Updated: Apr 3
Pricing your own artwork is one of the trickiest things any artist has to figure out. While there's no hard set rules for how to do this, I want to tell you 5 things that I considered when pricing my paintings.
The 1st thing I considered were the cost of my materials: canvas, varnish, paint, wire and screw eyes. The wire and screw eyes are very cheap, almost negligeable. With paint, it's difficult to gauge the cost of it if you don't use a large fraction of the tube for that one painting. So I find it's easiest to add the cost of the canvas, 1/3 of the cost of the can of varnish and then $5 to cover the cost of everything else (paint, wire and screw eyes). Canvas varies greatly in price depending on size and if you decide to go for studio wrapped or gallery wrapped canvas. Studio wrapped canvas are those ones you see at like the paint and sip nights that are 3/4 inch thick, they run cheaper than the gallery wrapped canvases which are 1.5 inches thick (those or the fancy shmancy ones you see in the high end galleries) but seriously they're like WAAAY more expensive than studio wrapped.
The 2nd thing I consider when pricing my art is the potential shipping and packaging costs for it. Again, this will vary greatly depending on the size. But, at this current moment in 2022, $50 will cover the cost of a box, bubble wrap, tissue paper, tape and shipping for a 16 inch by 20 inch painting in the United States.
Alright so those first price considerations are pretty straight forward and not super exorbitant. So how then, do some artists get away with charging thousands of dollars for their work? That, my friends, comes down to the 3rd consideration, popularity and demand.
Popularity and demand usually go hand in hand but not always. It's possible that an unknow artist creates one amazing piece of work that goes for thousands, but usually an artist that sells their work for high prices is well established, has shown their work in many places and has grown a considerable fan following. When lots and lots of people love a particular artist, the demand for their art goes up and that artist can charge an arm and a leg for their work (even if their art is totally something Joe Smoe could do in their own garage). That popularity is key. So, you can go ahead and charge a super high price for your work, but unless you have the popularity and demand to back it up, it probably won't sell.
Now you're probably thinking, ok Lance that was less than helpful, I'm not popular yet so how much do I charge?

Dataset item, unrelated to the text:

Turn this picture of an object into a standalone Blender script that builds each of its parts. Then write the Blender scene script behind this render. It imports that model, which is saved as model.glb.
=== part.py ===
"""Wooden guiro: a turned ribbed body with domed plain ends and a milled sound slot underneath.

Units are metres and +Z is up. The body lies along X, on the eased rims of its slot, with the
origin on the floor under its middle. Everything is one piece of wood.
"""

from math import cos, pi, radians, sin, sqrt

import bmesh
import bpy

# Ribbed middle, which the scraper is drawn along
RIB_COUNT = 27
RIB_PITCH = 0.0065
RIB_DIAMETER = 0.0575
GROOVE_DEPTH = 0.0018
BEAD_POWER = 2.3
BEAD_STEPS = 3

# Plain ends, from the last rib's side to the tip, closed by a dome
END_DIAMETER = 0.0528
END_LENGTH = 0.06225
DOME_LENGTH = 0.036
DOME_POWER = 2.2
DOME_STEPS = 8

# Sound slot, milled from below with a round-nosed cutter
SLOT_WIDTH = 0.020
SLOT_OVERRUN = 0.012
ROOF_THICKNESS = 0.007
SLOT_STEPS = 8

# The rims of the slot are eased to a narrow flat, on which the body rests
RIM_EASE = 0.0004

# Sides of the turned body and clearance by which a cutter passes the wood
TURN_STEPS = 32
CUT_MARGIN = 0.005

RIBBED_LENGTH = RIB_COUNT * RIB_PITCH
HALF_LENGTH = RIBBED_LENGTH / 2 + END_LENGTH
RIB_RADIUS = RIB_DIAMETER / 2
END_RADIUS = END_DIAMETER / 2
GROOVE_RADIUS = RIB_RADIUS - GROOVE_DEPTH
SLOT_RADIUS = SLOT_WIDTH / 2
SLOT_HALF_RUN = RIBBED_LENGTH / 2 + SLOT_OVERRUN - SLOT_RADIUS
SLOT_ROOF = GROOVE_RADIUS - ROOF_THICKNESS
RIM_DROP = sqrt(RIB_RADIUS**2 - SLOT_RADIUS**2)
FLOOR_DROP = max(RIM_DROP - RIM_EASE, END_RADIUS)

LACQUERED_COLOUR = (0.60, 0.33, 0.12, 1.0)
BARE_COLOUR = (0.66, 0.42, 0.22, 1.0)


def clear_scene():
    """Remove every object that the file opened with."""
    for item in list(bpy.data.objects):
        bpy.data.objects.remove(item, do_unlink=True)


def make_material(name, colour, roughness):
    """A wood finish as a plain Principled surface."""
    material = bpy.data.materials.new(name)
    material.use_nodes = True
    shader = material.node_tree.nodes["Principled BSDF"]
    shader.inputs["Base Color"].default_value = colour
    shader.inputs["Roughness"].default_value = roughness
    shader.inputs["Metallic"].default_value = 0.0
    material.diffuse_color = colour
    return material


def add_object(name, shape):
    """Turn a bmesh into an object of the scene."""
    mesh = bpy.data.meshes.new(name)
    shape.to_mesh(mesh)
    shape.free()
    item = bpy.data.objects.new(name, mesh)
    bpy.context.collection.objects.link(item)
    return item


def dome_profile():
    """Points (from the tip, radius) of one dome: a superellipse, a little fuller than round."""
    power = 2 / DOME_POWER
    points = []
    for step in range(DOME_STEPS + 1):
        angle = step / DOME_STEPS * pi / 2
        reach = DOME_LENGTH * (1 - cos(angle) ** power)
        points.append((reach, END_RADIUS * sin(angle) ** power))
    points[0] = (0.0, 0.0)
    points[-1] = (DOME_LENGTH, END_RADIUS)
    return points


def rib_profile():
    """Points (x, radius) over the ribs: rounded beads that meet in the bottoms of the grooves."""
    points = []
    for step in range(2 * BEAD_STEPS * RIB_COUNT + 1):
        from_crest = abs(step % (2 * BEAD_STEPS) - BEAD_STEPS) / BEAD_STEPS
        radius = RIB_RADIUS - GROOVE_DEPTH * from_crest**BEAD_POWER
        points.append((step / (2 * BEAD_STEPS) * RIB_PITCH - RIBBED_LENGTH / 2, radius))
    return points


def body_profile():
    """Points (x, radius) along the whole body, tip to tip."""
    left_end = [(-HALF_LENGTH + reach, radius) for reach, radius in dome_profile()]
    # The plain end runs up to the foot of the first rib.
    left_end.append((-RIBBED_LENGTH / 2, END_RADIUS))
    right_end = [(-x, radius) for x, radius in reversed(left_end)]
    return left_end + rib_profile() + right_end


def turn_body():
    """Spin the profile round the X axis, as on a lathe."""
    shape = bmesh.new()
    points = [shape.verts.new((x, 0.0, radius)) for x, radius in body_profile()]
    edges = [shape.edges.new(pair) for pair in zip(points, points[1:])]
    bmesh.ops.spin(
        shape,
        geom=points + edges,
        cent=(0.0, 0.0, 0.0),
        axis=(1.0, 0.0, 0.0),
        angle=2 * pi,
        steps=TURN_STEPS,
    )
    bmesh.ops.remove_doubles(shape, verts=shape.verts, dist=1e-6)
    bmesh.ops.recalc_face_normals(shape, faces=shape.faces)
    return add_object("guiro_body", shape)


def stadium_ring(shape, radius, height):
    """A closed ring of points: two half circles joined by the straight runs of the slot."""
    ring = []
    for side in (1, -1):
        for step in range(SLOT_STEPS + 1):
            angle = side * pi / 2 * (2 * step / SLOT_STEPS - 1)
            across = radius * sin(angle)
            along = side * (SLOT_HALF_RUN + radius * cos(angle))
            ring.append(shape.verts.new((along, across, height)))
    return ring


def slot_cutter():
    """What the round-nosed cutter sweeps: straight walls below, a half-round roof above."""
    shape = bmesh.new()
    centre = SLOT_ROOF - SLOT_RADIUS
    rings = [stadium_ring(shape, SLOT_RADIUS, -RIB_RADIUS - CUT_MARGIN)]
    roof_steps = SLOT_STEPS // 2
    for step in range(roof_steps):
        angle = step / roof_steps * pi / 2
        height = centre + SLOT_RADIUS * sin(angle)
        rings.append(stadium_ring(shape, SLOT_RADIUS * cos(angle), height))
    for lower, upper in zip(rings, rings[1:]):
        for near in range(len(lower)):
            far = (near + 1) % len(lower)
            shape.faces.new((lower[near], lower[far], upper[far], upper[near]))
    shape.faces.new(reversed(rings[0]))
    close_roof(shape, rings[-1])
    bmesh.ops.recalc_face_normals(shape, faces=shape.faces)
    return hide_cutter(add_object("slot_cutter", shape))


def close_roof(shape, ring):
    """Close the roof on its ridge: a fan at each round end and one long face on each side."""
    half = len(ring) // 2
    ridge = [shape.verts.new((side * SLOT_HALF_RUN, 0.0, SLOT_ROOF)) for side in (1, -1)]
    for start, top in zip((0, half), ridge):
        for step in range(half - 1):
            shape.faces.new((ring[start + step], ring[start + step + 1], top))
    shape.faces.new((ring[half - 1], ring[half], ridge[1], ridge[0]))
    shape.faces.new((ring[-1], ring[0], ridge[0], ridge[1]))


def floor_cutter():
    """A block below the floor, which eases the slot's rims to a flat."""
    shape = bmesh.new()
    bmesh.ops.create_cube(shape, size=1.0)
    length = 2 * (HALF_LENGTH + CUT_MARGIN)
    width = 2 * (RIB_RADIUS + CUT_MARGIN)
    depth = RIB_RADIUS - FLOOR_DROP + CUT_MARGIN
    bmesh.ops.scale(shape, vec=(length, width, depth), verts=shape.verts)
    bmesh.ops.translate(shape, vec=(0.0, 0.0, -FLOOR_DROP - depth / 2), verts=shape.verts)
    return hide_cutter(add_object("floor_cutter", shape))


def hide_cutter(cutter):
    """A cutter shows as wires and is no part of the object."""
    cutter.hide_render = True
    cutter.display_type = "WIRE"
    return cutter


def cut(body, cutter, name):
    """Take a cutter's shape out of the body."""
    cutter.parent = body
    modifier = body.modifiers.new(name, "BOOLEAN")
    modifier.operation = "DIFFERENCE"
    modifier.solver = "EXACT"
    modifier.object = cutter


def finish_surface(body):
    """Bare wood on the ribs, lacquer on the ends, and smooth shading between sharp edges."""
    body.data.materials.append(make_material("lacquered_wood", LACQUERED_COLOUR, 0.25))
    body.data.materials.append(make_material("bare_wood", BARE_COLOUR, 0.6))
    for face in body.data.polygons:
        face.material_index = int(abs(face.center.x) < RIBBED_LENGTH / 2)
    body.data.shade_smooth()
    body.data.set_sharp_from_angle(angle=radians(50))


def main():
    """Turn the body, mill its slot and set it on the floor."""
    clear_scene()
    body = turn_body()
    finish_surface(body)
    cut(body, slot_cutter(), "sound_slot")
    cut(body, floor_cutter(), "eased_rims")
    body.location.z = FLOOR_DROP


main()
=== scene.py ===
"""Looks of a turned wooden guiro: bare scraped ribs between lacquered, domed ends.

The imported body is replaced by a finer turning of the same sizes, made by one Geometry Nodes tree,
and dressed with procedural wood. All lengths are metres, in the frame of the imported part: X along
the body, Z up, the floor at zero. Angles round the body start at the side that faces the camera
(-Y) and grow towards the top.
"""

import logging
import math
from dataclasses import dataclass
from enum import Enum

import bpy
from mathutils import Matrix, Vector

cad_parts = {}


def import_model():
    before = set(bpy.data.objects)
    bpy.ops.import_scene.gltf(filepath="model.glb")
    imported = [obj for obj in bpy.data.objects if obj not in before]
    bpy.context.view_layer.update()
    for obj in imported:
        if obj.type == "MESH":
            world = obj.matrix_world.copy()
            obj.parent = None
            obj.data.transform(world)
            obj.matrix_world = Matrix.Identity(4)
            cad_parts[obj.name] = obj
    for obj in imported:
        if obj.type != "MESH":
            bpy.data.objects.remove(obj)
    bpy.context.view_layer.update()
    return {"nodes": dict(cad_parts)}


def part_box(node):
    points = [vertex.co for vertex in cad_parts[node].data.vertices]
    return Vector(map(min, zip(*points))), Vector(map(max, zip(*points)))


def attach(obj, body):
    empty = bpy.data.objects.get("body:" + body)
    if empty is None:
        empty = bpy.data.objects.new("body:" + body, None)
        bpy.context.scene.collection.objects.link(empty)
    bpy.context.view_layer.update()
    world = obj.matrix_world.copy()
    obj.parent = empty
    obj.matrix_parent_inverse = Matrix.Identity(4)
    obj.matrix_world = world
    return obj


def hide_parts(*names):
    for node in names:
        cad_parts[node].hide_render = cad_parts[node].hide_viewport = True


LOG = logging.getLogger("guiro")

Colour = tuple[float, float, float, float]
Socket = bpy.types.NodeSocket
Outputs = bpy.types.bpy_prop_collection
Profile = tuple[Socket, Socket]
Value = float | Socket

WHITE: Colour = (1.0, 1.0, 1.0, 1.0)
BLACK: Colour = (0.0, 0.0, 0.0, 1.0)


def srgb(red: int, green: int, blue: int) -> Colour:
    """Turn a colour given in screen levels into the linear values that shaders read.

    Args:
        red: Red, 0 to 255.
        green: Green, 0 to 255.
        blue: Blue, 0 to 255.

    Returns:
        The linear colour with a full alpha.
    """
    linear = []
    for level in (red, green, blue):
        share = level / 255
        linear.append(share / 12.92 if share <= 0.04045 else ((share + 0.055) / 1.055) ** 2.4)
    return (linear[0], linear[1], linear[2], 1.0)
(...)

Maybe I can keep track of the time I spend on the painting and charge hourly. That's not a bad idea, but, it might not work. Depending on your painting style, it could take you literally days, maybe weeks to finish a painting or you can finish it in less than an hour. That's a huge difference. Lets say you spend 330 hours working on one painting for like $10 an hour and you do another painting in 1 hour, based off of time alone that's a price difference of $3290. And for the record the painting that took only an hour to do could easily fetch hundreds of dollars not just $10. So basing the price of your art off of the time spent working on it, isn't always the best way to set the price. But do what you will with that information.
The 4th consideration is how willing you are to part with your art. Many artists have a hard time letting go of their works, it's kinda like your baby in a way. I told myself a long time ago, that it's better for my art to be out in the world being admired by others than sitting in my room, with only me looking at it. Having said that, I do have a handful of my paintings that are special to me that I'm not keen on parting with. Take this one for example. This is a portrait I did of one of my favorite work friends.

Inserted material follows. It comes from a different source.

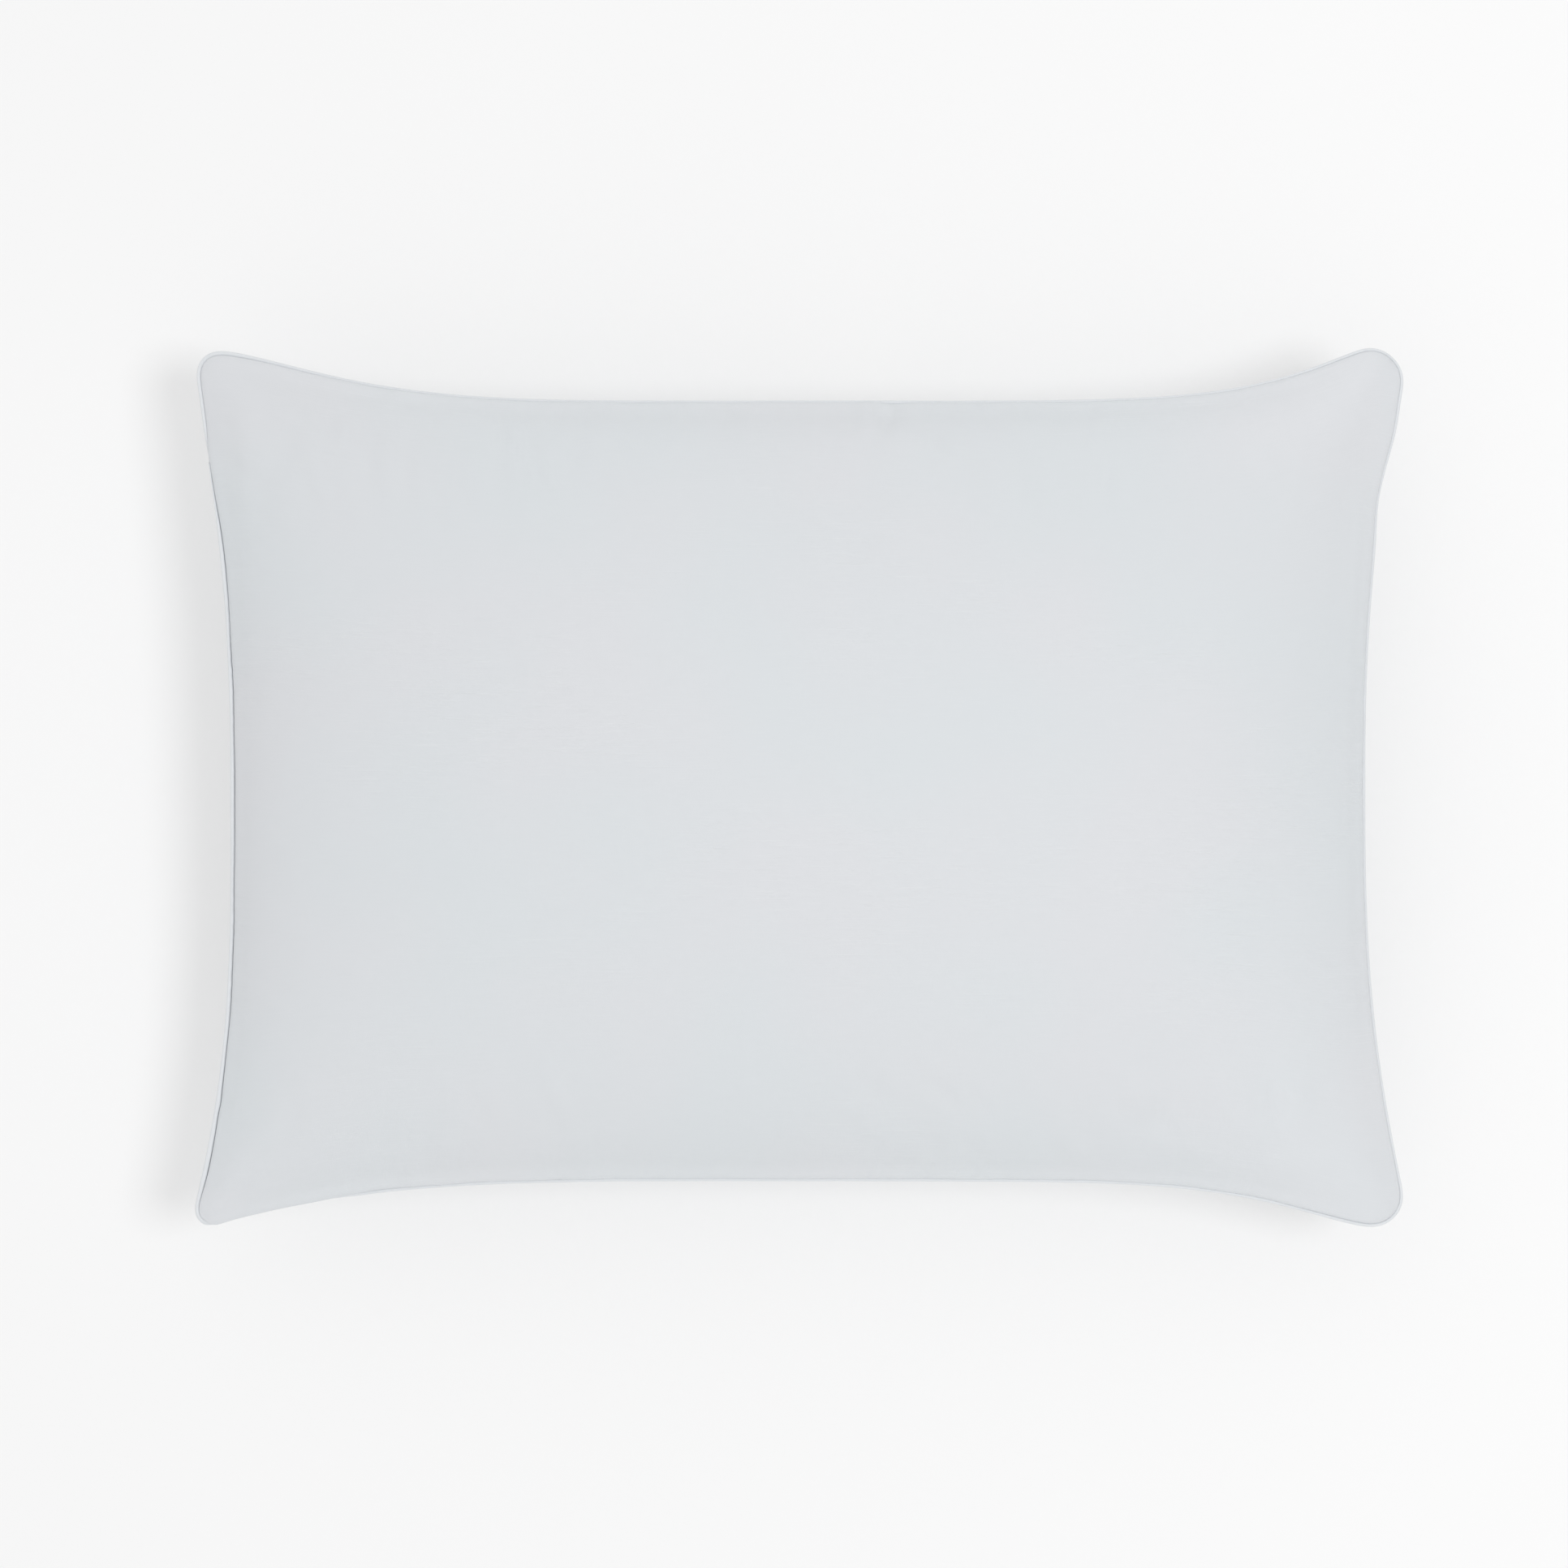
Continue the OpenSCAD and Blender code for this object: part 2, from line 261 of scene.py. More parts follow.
class Edge:
    """The seam and everything that follows it, one value for each step around."""

    def __init__(self):
        outside = rounded(outer_edge(), CORNER_SOFTENING)
        out = ring_normals(outside)
        outside = outside + out * ears(outside)[:, None]
        x, y = outside.T
        sides = side_of(outside)
        below_join = sides["left"] * soft_step(y, -0.245, -0.215)
        self.band = self.width_shown(x, y, sides, below_join)
        rolled = self.rolled_under(x, y, sides)
        self.tuck = rolled + 0.03 * wander(SEAM_STEPS, 40, 9)
        inset = self.band * (1 - 0.9 * rolled)
        self.seam = outside - out * inset[:, None]
        self.out = ring_normals(self.seam)
        self.lift = 0.0012 * wander(SEAM_STEPS, 7, 5) - 0.006 * self.droop(self.seam)
        self.slit = smooth_ring(below_join * soft_step(-y, -JOIN_Y - 0.003, -JOIN_Y + 0.001), 2)
        self.length = np.linalg.norm(np.diff(self.seam, axis=0), axis=1).sum()

    @staticmethod
    def width_shown(x, y, sides, below_join):
        """How wide the piping is in plan: slacker where the side was closed, tight at the join."""
        slack = smooth_ring(below_join * soft_step(-y, -JOIN_Y + 0.005, -JOIN_Y + 0.06), 8)
        corner = bump_at(np.abs(x), cad_high.x, 0.09) * bump_at(np.abs(y), cad_high.y, 0.09)
        band = 2 * BEAD_RADIUS + 0.0001 * wander(SEAM_STEPS, 60, 3)
        band += 0.0003 * corner * np.where(x < 0, 1, -0.6) + 0.0009 * slack
        band -= 0.0007 * below_join * (y < JOIN_Y) * bump_at(y, JOIN_Y, 0.024)
        kinks = np.zeros(len(x))
        for side, (place, length) in SMALL_KINKS.items():
            kinks = kinks + sides[side] * bump_at(x if side == "front" else y, place, length)
        return smooth_ring(band + 0.0005 * kinks, 6)

    @staticmethod
    def rolled_under(x, y, sides):
        """How far the piping is turned under: at the front's left end, and beside the join."""
        front = sides["front"] * soft_step(x, ROLLED[0] - 0.004, ROLLED[0] + 0.004)
        front = front * (1 - soft_step(x, ROLLED[1] - 0.024, ROLLED[1] + 0.024))
        above = 0.70 * (1 - soft_step(y, JOIN_Y, JOIN_Y + 0.026))
        below = 0.30 * (1 - soft_step(-y, -JOIN_Y, -JOIN_Y + 0.037))
        return smooth_ring(front + sides["left"] * np.where(y > JOIN_Y, above, below), 5)

    @staticmethod
    def droop(points):
        """The thinly filled corners hang a little lower."""
        return (np.abs(points[..., 0]) / cad_high.x) ** 4 * (np.abs(points[..., 1]) / cad_high.y) ** 4

    def at(self, side, value):
        """The step on a side that is nearest to that x or y."""
        here = side_of(self.seam)[side]
        along = self.seam[:, 1 if side in ("left", "right") else 0]
        return int(np.argmin(np.where(here, np.abs(along - value), 9)))

    def place(self, outward, upward):
        """Points that far outward from the seam and above it."""
        plan = self.seam + self.out * np.broadcast_to(outward, (SEAM_STEPS,))[:, None]
        high = SEAM_HEIGHT + self.lift + upward
        return np.concatenate([plan, np.broadcast_to(high, (SEAM_STEPS,))[:, None]], 1)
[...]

It's also one of my earlier portrait pieces when I was still painting the skin white. I love this painting. For me, it's my Mona Lisa, you know? So I'm only willing to part with it for a dollar amount that will fill the hole in my heart after that painting is gone. And that number is definitely in the 10's of thousands.

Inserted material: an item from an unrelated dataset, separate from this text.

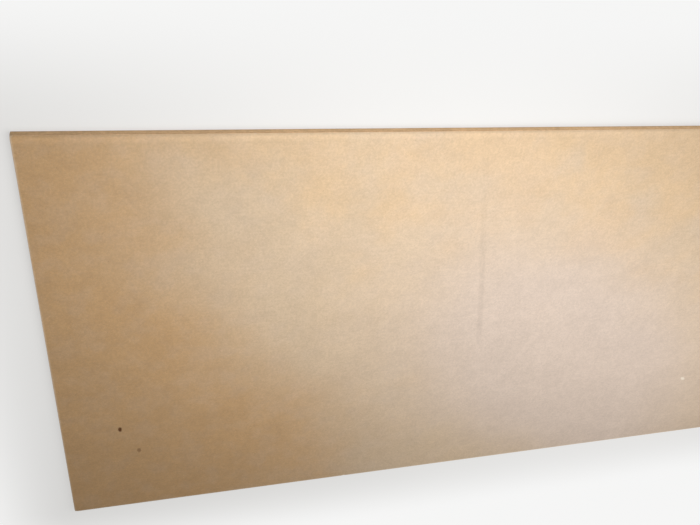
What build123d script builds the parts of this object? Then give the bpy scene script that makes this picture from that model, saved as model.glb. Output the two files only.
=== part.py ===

The 5th consideration, is really just advice and the most helpful I've found. Go to art shows, galleries, county fairs and art festivals. Take note of the prices the different artists are charging. You will see a wide range, but you will start to notice trends and a correlation between dollar amounts, the quality of the work and the artists' reputations. This will give you a good idea of where to start your pricing. Once you pick a starting price, it gets easier. You'll have to make some tweaks here and there as time goes on and your career evolves.
Ok, so I've given you some solid advice for how to price your art, if you're still new and just totally not sure what to charge here's a decent number to start with. For a 12 inch by 12 inch painting $50 dollars is good, that comes out to a little over 34 cents per square inch. You can take that number and apply it to a 16 inch by 20 inch painting or a 5 inch by 10 inch painting and get a decent starting out price for it.
I hope this was helpful and gave you a good jumping off point to start pricing your art.